Hibernians, lead by National President Seamus Boyle, had the largest contingent at a January White House briefing on Irish immigration and US-Irish relations. Over fifty Irish American Community Leaders were invited to the Old Executive office building located in the White House complex to hear overviews on these topics by representatives of the President’s Domestic Policy Council on comprehensive immigration reform and the National Security Council.

Prior to the White House briefing, many of the attendees were invited to attend a reception and luncheon at the elegant Hay-Adams Hotel by the Irish Lobby for Immigration (IRIL) just across the street from the White House.  Ciaran Staunton who heads up the IRIL was a gracious host and pointed out the significance of this historic briefing.  Former congressman Bruce Morrison, now an IRIL advisor, provided the attendees with their perspective on the state of Irish immigration.  As member of Congress, Morrison co-sponsored the Immigration Act of 1990 or H.R. 4300 and a provision of the bill became known as the Morrison Visa Program and some called it the Irish Lottery because of the positive effect it had on granting Irish entry to the U.S.  Touting the IRIL position, Morrison pointed to the fact that presidents don’t pass immigrations bills – Congress does. He also said, “Don’t let anyone tell you that Congress won’t pass an immigration bill in an election year.  It has been done before.”

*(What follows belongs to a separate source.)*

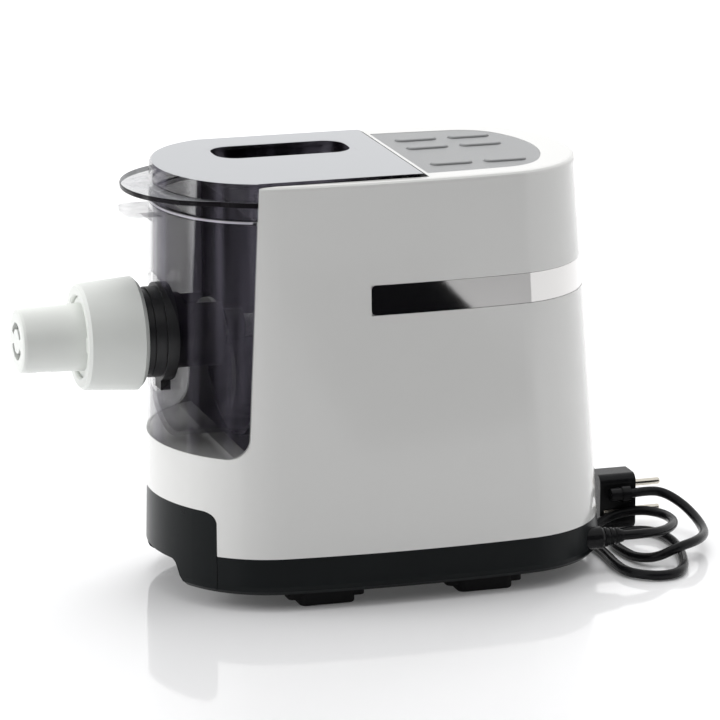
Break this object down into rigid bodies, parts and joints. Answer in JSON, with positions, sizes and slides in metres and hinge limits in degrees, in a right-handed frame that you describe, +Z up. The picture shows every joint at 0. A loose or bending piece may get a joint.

At the meeting, Heather Higgenbotham – Deputy Director of the Domestic Policy Council mentioned that Homeland Security Director Janet Napolitano wants to reach out to legislators and stakeholders to work together pragmatically with the Irish-American and other ethnic communities in hopes of building bi-partisan support.  With that in hand, president Obama will bring immigration reform to the forefront. Deputy Policy Director of the National Security Council Jake Sullivan, speaking on Northern Ireland, mentioned that Secretary of State Clinton named Declan Kelly as special envoy because she wanted to keep the North in her own office and that her view has become a deep commitment to seeing the peace process completed.

The various events that that day proved the influence that the AOH maintains on the national stage.  Our organization was well represented at these events by the president, national directors, chairs and members.